Being a mother is not necessarily a resume booster: Mothers are 79 percent less likely to get hired than non-mothers with equal resumes and job experiences, according to a report by the American Journal of Sociology. They are also paid less and "held to harsher work standards," Gabriela Montell wrote in a January 7, 2008 article for The Chronicle blog. The situation is more bleak for young mothers because they have to compete with applicants who may have multiple graduate degrees and years of work experience, merit badges younger mothers do not have because they chose to pursue family first. Managing a family has taught me incredible multi-tasking, organizational, interpersonal and even strategic skills that I could never have learned in graduate school. Unfortunately, most businesses do not view these, nor the patience, maturity and confidence that come from being a mother, as valuable qualities in a job applicant.

Ultimately, choosing family is a highly personal decision about what fulfills you and can make you the best possible version of yourself. For me, choosing babies before career ignited a personal metamorphosis and maturation, as well as a sense of fulfillment in two years that may have taken more than a decade otherwise. Having two other people to make proud and strive for has made me that much more determined to accomplish my professional goals.

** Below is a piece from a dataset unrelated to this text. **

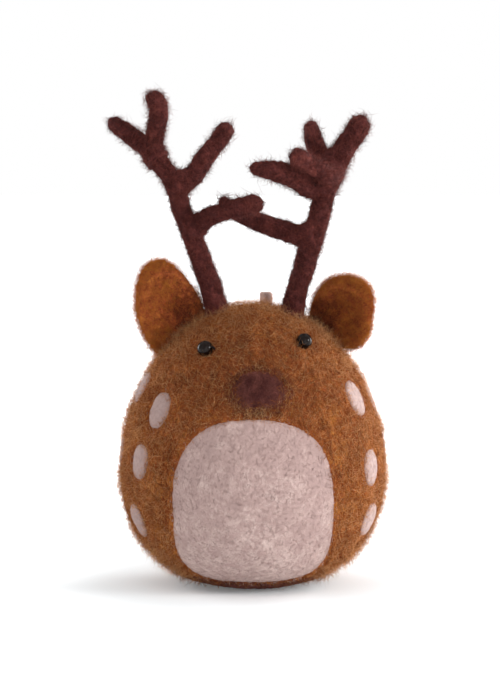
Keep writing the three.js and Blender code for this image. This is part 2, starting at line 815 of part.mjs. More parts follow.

Young people today are amazingly creative and driven, yet can also be restless and indecisive in our society of instant gratification and boundless choice. By going after family early, many young women can find their center and purpose more quickly. There are a slew of young hip mothers in Hollywood who prove just that. Ashlee Simpson, Nicole Richie and even Angelina Jolie all had setbacks or challenges in their pasts, but were really able to find calm, joy and stability in their lives through family. There is a confidence and glow about those women now that they never had before, and they are thriving professionally because of it. As Ashlee Simpson said, "being a mom is so empowering."